The families suing Remington Arms over its marketing of the rifle used in the Sandy Hook School massacre want a court to order the gunmaker to keep confidential school records it has subpoenaed about five children and four educators who died in the 2012 attack in Newtown.

A lawyer for the families asked for the protective order in a motion dated Thursday, part of the ongoing argument between the families and the gunmaker over the relevance and confidentiality of records the parties are trying to collect as they prepare cases for the trial now scheduled in the coming weeks.

The latest salvo in the dispute was fired by attorney Joshua D. Koskoff, who represents estates of the nine, in response to subpoenas from Remington Arms to Newtown Public Schools for employment files of the four teachers, as well as the kindergarten and first grade educational records of Jesse Lewis, Daniel Barden, Dylan Hockley, Benjamin Wheeler and Noah Pozner — the five schoolchildren for whom claims have brought in the case.

“We have no explanation for why Remington subpoenaed the Newtown Public School District to obtain the kindergarten and first grade academic, attendance and disciplinary records of these five school children. The records cannot possibly excuse Remington's egregious marketing conduct, or be of any assistance in estimating the catastrophic damages in this case. The only relevant part of their attendance records is that they were at their desks on December 14, 2012."

- Joshua D. Koskoff, attorney for the victims

The Remington subpoena demands, among other things, the children’s “application and admission paperwork, attendance records, transcripts, report cards, (and) disciplinary records.” Koskoff’s motion called the gunmaker’s subpoenas an irrelevant invasion of privacy and asks presiding Judge Barbara Bellis to expand a previously issued confidentiality order to include “private educational, employment and medical records and information.”

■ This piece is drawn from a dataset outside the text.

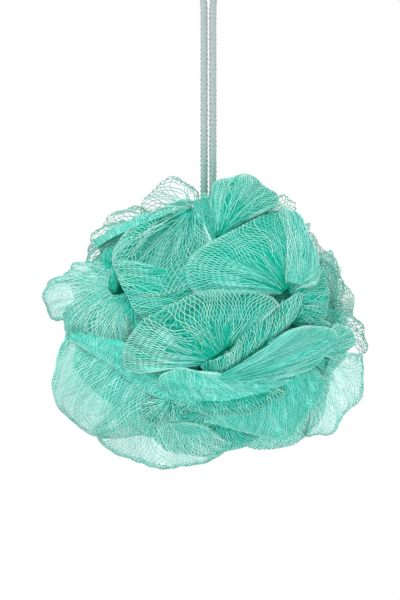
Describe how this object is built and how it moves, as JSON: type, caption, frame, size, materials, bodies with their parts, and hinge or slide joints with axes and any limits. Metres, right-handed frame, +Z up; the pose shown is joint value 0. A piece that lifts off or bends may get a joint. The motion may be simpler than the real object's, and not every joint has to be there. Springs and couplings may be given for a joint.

“We have no explanation for why Remington subpoenaed the Newtown Public School District to obtain the kindergarten and first grade academic, attendance and disciplinary records of these five school children,” Koskoff said. “The records cannot possibly excuse Remington’s egregious marketing conduct, or be of any assistance in estimating the catastrophic damages in this case. The only relevant part of their attendance records is that they were at their desks on December 14, 2012.”

The Remington lawyers, who have declined to discuss the case in the past, were not immediately available.

The Sandy Hook families have been fighting in court for years to obtain Remington marketing materials they believe will prove that the company violated the Connecticut Unfair Trade Practices Act with a campaign to persuade civilians to buy what it knew was a weapon designed for military use.

Such a sales strategy put one of the guns in the hands of Nancy Lanza and, ultimately, her son Adam, who used a Bushmaster AR-15 to kill 26 people, including 20 first graders inside the Sandy Hook School on Dec. 14, 2012. He fired 156 rounds in under five minutes before using a handgun to then kill himself.

Opponents of the sales to civilians of military-style assault weapons argue that the AR-15 has increasingly been at the center of mass shootings in the U.S. largely through the closely guarded marketing strategies of manufacturers.

While arguing for the confidentiality of child and educator school records, the families asked the court to consider allowing disclosure of some business records Remington had claimed were proprietary. The families argued that “the public has a right to know what the plaintiffs learn about Remington’s business.”